[WHAT THIS TASK INVOLVES]
Counting only lines that hold "each", give the total and nothing more.

[MATERIAL FOR THIS EXERCISE]

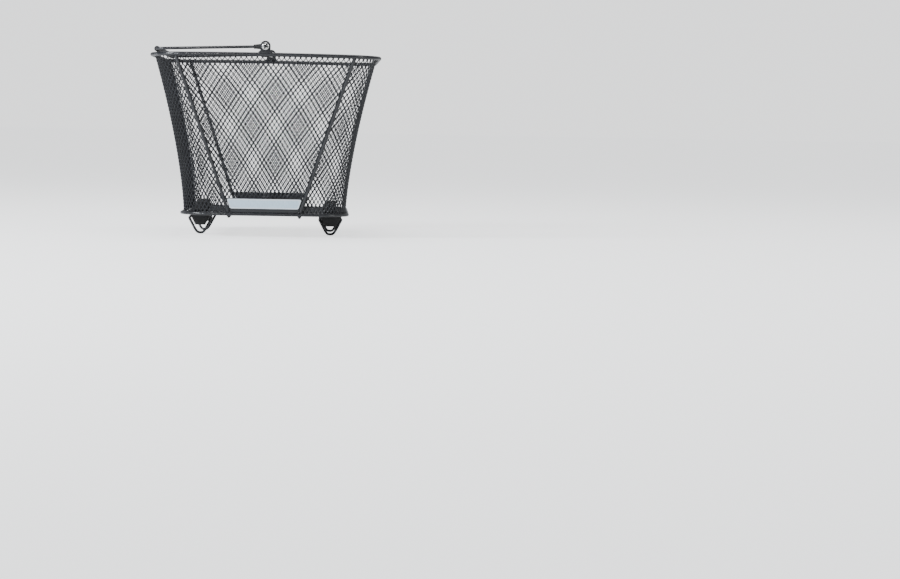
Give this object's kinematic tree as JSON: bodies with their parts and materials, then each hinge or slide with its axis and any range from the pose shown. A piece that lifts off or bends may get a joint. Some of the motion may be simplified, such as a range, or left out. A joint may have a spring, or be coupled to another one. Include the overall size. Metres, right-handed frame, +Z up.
{
  "type": "bicycle rear rack basket",
  "caption": "Flared black mesh basket for a bicycle rear rack, with a folding bail handle, side struts, reflective side panels and wire hooks that hold the rack tubes.",
  "frame": {"origin": "on the ground under the middle of the basket, level with the lowest points of its four hooks", "axes": "+X is the bicycle's forward direction, +Y its left side, +Z up; the handle lies folded towards -X"},
  "size_m": [0.32, 0.404, 0.2716],
  "materials": {
    "powder_coat": "satin black powder coat on steel wire and sheet",
    "mesh_coat": "satin black powder coat on expanded steel mesh",
    "reflective_panel": "pale blue-white reflective sheet behind clear plastic",
    "black_plastic": "matte moulded",
    "grip_vinyl": "smooth soft vinyl sleeve",
    "zinc_plate": "bright zinc plate"
  },
  "bodies": {
    "basket": {"rim_rod": "powder_coat", "base_rod": "powder_coat", "floor_runner_front": "powder_coat", "floor_runner_rear": "powder_coat", "strut_right_front": "powder_coat", "strut_right_rear": "powder_coat", "strut_left_front": "powder_coat", "strut_left_rear": "powder_coat", "side_plate_right": "powder_coat", "side_plate_left": "powder_coat", "pivot_lug_right": "powder_coat", "pivot_lug_left": "powder_coat", "mesh_wall": "mesh_coat", "mesh_floor": "mesh_coat", "reflector_right": "reflective_panel", "reflector_left": "reflective_panel", "pivot_screw_right": "zinc_plate", "pivot_screw_left": "zinc_plate", "pivot_washer_right": "zinc_plate", "pivot_washer_left": "zinc_plate", "pivot_nut_right": "zinc_plate", "pivot_nut_left": "zinc_plate", "saddle_block_right_front": "black_plastic", "saddle_block_right_rear": "black_plastic", "saddle_block_left_front": "black_plastic", "saddle_block_left_rear": "black_plastic", "saddle_cap_right_front": "black_plastic", "saddle_cap_right_rear": "black_plastic", "saddle_cap_left_front": "black_plastic", "saddle_cap_left_rear": "black_plastic", "saddle_bolt_right_front": "zinc_plate", "saddle_bolt_right_rear": "zinc_plate", "saddle_bolt_left_front": "zinc_plate", "saddle_bolt_left_rear": "zinc_plate", "saddle_nut_right_front": "zinc_plate", "saddle_nut_right_rear": "zinc_plate", "saddle_nut_left_front": "zinc_plate", "saddle_nut_left_rear": "zinc_plate"},
    "handle": {"handle_bail": "powder_coat", "grip_sleeve": "grip_vinyl", "handle_eyelet_right": "black_plastic", "handle_eyelet_left": "black_plastic"},
    "rack_hook_right_front": {"rack_hook_right_front": "powder_coat"},
    "rack_hook_right_rear": {"rack_hook_right_rear": "powder_coat"},
    "rack_hook_left_front": {"rack_hook_left_front": "powder_coat"},
    "rack_hook_left_rear": {"rack_hook_left_rear": "powder_coat"}
  },
  "joints": [
    {"name": "handle_fold", "type": "hinge", "parent": "basket", "child": "handle", "pos_m": [0, 0, 0.26379], "axis": [0, 1, 0], "range_deg": [0, 184]},
    {"name": "rack_hook_right_front_swing", "type": "hinge", "parent": "basket", "child": "rack_hook_right_front", "pos_m": [0.0925, -0.066, 0.02529], "axis": [-1, 0, 0], "range_deg": [0, 50]},
    {"name": "rack_hook_right_rear_swing", "type": "hinge", "parent": "basket", "child": "rack_hook_right_rear", "pos_m": [-0.0925, -0.066, 0.02529], "axis": [-1, 0, 0], "range_deg": [0, 50]},
    {"name": "rack_hook_left_front_swing", "type": "hinge", "parent": "basket", "child": "rack_hook_left_front", "pos_m": [0.0925, 0.066, 0.02529], "axis": [1, 0, 0], "range_deg": [0, 50]},
    {"name": "rack_hook_left_rear_swing", "type": "hinge", "parent": "basket", "child": "rack_hook_left_rear", "pos_m": [-0.0925, 0.066, 0.02529], "axis": [1, 0, 0], "range_deg": [0, 50]}
  ]
}
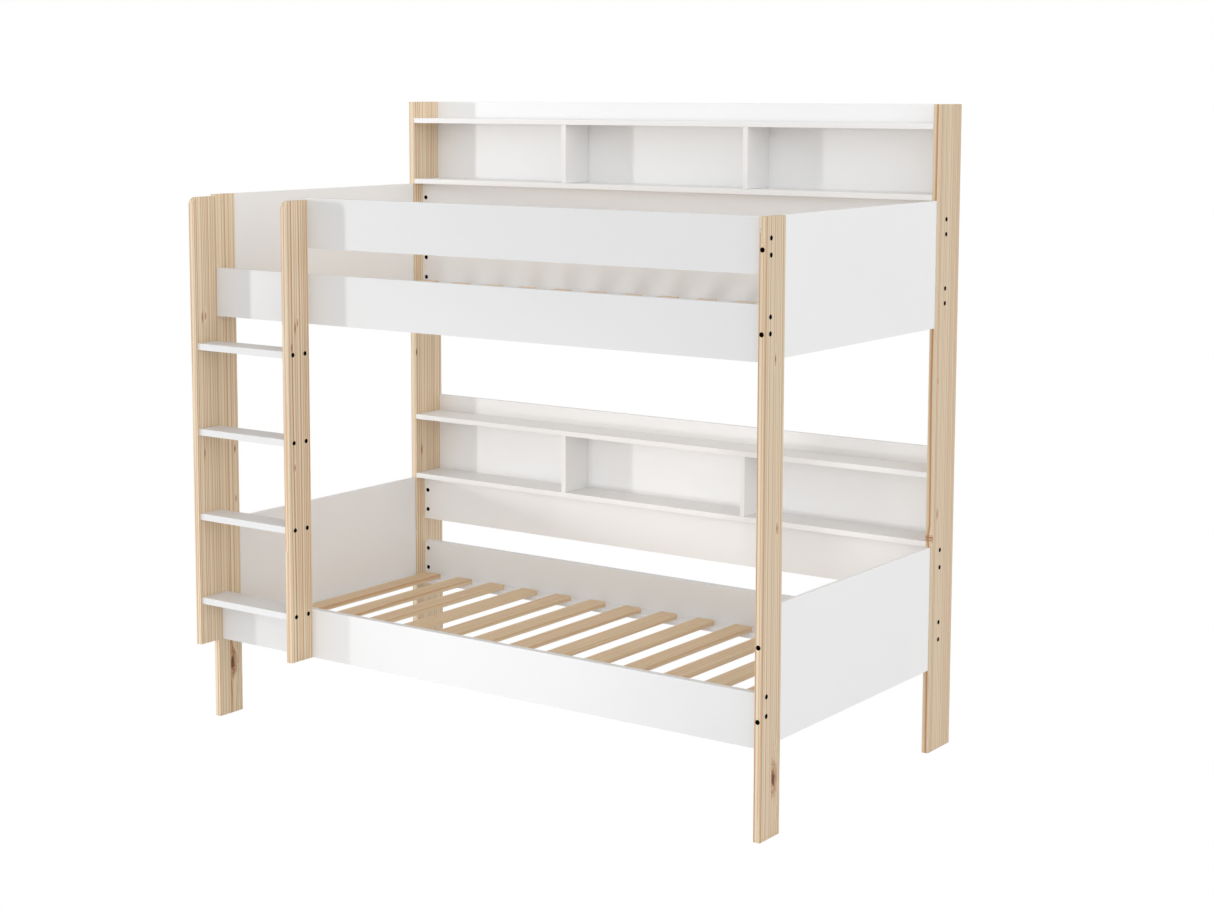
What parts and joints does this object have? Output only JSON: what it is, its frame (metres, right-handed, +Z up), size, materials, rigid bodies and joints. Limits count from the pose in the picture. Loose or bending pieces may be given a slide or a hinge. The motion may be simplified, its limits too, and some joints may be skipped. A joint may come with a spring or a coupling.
{
  "type": "bunk bed with ladder",
  "caption": "Wooden bunk bed with an upright ladder at one end of the front, white rails and end panels, and a divided shelf behind each bunk.",
  "frame": {"origin": "on the floor, under the middle of the bed's bounding box, ladder included", "axes": "+X along the bed towards the end away from the ladder, +Y from the ladder side towards the shelves, +Z up"},
  "size_m": [2.06, 1.2194, 1.983],
  "materials": {
    "pine_frame": "clear matt lacquer over planed pine",
    "pine_slat": "planed pine, unlacquered",
    "white_wood": "white satin lacquer on wood",
    "white_board": "white satin lacquer on fibreboard"
  },
  "bodies": {
    "root": {"front_post_left": "pine_frame", "front_post_right": "pine_frame", "back_post_left": "pine_frame", "back_post_right": "pine_frame", "ladder_stile_left": "pine_frame", "ladder_stile_right": "pine_frame", "lower_slat_01": "pine_slat", "lower_slat_02": "pine_slat", "lower_slat_03": "pine_slat", "lower_slat_04": "pine_slat", "lower_slat_05": "pine_slat", "lower_slat_06": "pine_slat", "lower_slat_07": "pine_slat", "lower_slat_08": "pine_slat", "lower_slat_09": "pine_slat", "lower_slat_10": "pine_slat", "lower_slat_11": "pine_slat", "lower_slat_12": "pine_slat", "lower_slat_13": "pine_slat", "lower_slat_14": "pine_slat", "upper_slat_01": "pine_slat", "upper_slat_02": "pine_slat", "upper_slat_03": "pine_slat", "upper_slat_04": "pine_slat", "upper_slat_05": "pine_slat", "upper_slat_06": "pine_slat", "upper_slat_07": "pine_slat", "upper_slat_08": "pine_slat", "upper_slat_09": "pine_slat", "upper_slat_10": "pine_slat", "upper_slat_11": "pine_slat", "upper_slat_12": "pine_slat", "upper_slat_13": "pine_slat", "upper_slat_14": "pine_slat", "lower_front_rail": "white_wood", "lower_back_rail": "white_wood", "lower_back_guard": "white_wood", "upper_front_rail": "white_wood", "upper_back_rail": "white_wood", "upper_back_guard": "white_wood", "upper_front_guard": "white_wood", "rung_1": "white_wood", "rung_2": "white_wood", "rung_3": "white_wood", "rung_4": "white_wood", "lower_end_panel_left": "white_board", "lower_end_panel_right": "white_board", "upper_end_panel_left": "white_board", "upper_end_panel_right": "white_board", "lower_shelf_low": "white_board", "lower_shelf_high": "white_board", "upper_shelf_low": "white_board", "upper_shelf_high": "white_board", "lower_divider_left": "white_board", "lower_divider_right": "white_board", "upper_divider_left": "white_board", "upper_divider_right": "white_board", "lower_back_board": "white_board", "upper_back_board": "white_board"}
  },
  "joints": []
}
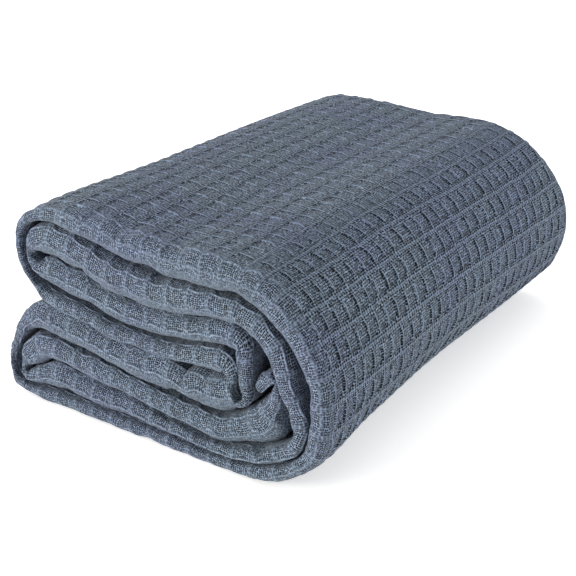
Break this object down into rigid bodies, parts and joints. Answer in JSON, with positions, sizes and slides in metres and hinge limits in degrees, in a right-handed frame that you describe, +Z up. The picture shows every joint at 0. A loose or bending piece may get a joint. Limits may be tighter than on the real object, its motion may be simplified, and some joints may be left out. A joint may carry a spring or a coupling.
{
  "type": "folded waffle weave blanket",
  "caption": "Waffle weave cotton blanket, folded lengthwise into a strip that is laid back and forth and wrapped into a thick bundle, to lie on a shelf, bed or chair.",
  "frame": {"origin": "centre of the underside, on the surface that the bundle rests on", "axes": "+X away from the open lobes and towards the wrapped side, +Y along the folds, +Z up from the surface"},
  "size_m": [0.2876, 0.377, 0.1598],
  "materials": {
    "slate_cotton": "matt slate blue waffle weave"
  },
  "bodies": {
    "root": {"blanket": "slate_cotton"}
  },
  "joints": []
}
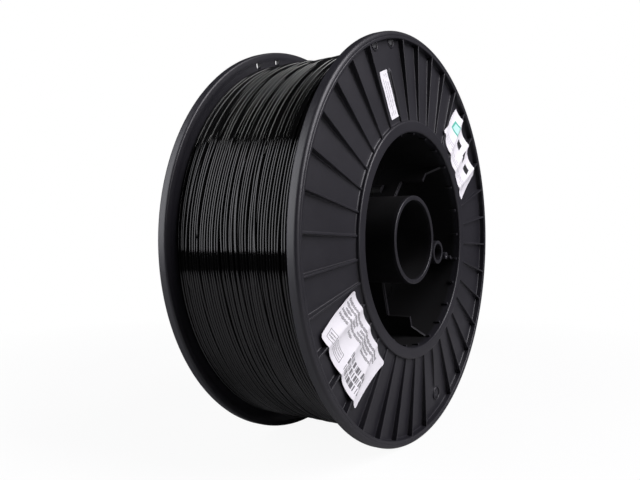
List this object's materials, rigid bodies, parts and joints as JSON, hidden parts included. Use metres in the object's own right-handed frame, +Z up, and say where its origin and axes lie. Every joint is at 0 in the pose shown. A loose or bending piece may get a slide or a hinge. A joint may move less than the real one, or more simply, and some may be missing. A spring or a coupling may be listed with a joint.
{
  "type": "filament spool",
  "caption": "Large two-flange plastic spool wound with round filament, with a through bore, ribbed conical flanges and an open hub.",
  "frame": {"origin": "centre of the spool, on the bore axis at the mid-plane between the flanges", "axes": "+Y along the bore axis, from the labelled front flange (facing -Y) to the rear flange; +Z up with the spool standing on its rims; +X to the right seen from the front"},
  "size_m": [0.27, 0.1048, 0.27],
  "materials": {
    "spool_plastic": "satin, moulded",
    "filament": "glossy, extruded",
    "label_paper": "matt, coated"
  },
  "bodies": {
    "root": {"front_half": "spool_plastic", "rear_half": "spool_plastic", "filament_inner_layers": "filament", "filament_outer_turns": "filament", "front_label": "label_paper", "data_label": "label_paper", "strip_label": "label_paper"}
  },
  "joints": []
}
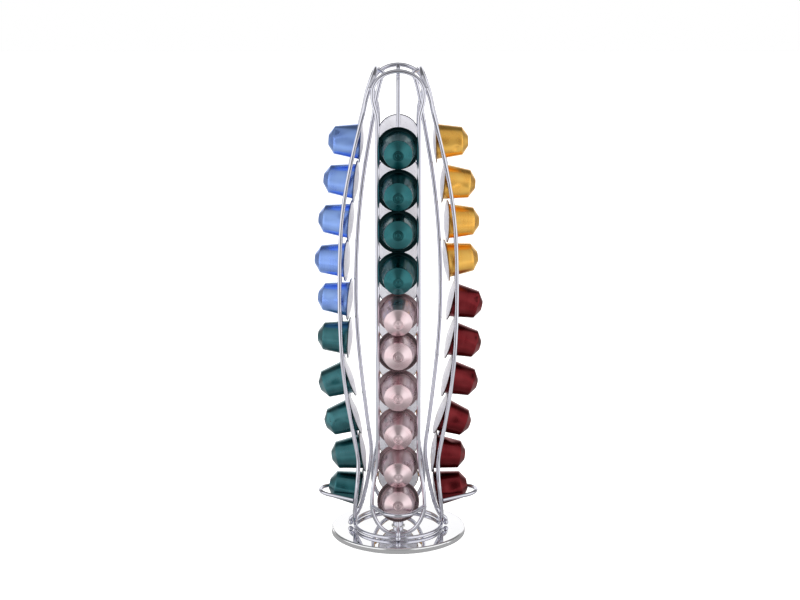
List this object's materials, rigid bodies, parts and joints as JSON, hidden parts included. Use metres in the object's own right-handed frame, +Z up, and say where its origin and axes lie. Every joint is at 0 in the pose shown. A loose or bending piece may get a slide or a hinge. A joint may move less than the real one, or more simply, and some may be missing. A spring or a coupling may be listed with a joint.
{
  "type": "rotating coffee capsule holder",
  "caption": "Rotating wire tower on a mirror disc that holds coffee capsules in four upright columns, loaded at the top and taken from trays at the foot",
  "frame": {"origin": "centre of the underside of the base, on the surface it stands on", "axes": "+Z up along the spin axis, -Y to the front column, +X to the right column"},
  "size_m": [0.1469, 0.1469, 0.4207],
  "materials": {
    "mirror_steel": "mirror-polished plated disc",
    "chrome_wire": "bright chrome plating",
    "pad_rubber": "matt anti-slip rubber",
    "bush_nylon": "natural nylon",
    "zinc_steel": "plated pivot hardware",
    "foil": "satin foil lid",
    "cup_green": "anodised, spun sheet",
    "cup_rose": "anodised, spun sheet",
    "cup_gold": "anodised, spun sheet",
    "cup_red": "anodised, spun sheet",
    "cup_blue": "anodised, spun sheet",
    "cup_teal": "anodised, spun sheet",
    "cup_navy": "anodised, spun sheet"
  },
  "bodies": {
    "base": {"base_disc": "mirror_steel", "non_slip_pad": "pad_rubber", "pivot_bush": "bush_nylon"},
    "carousel": {"hub_boss": "chrome_wire", "hub_arms": "chrome_wire", "pivot_screw": "zinc_steel", "thrust_washer": "zinc_steel", "spring_washer": "zinc_steel", "lower_ring": "chrome_wire", "corner_welds": "chrome_wire", "guide_loop_front": "chrome_wire", "back_wire_front": "chrome_wire", "outlet_tray_front": "chrome_wire", "front_capsules_green": "cup_green", "front_lids_green": "foil", "front_capsules_rose": "cup_rose", "front_lids_rose": "foil", "guide_loop_right": "chrome_wire", "back_wire_right": "chrome_wire", "outlet_tray_right": "chrome_wire", "right_capsules_gold": "cup_gold", "right_lids_gold": "foil", "right_capsules_red": "cup_red", "right_lids_red": "foil", "guide_loop_rear": "chrome_wire", "back_wire_rear": "chrome_wire", "outlet_tray_rear": "chrome_wire", "rear_capsules_navy": "cup_navy", "rear_lids_navy": "foil", "rear_capsules_gold": "cup_gold", "rear_lids_gold": "foil", "guide_loop_left": "chrome_wire", "back_wire_left": "chrome_wire", "outlet_tray_left": "chrome_wire", "left_capsules_blue": "cup_blue", "left_lids_blue": "foil", "left_capsules_teal": "cup_teal", "left_lids_teal": "foil"}
  },
  "joints": [
    {"name": "carousel_spin", "type": "hinge", "parent": "base", "child": "carousel", "pos_m": [0, 0, 0.0065], "axis": [0, 0, 1], "continuous": true}
  ]
}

[RESULT OF THE TASK]
2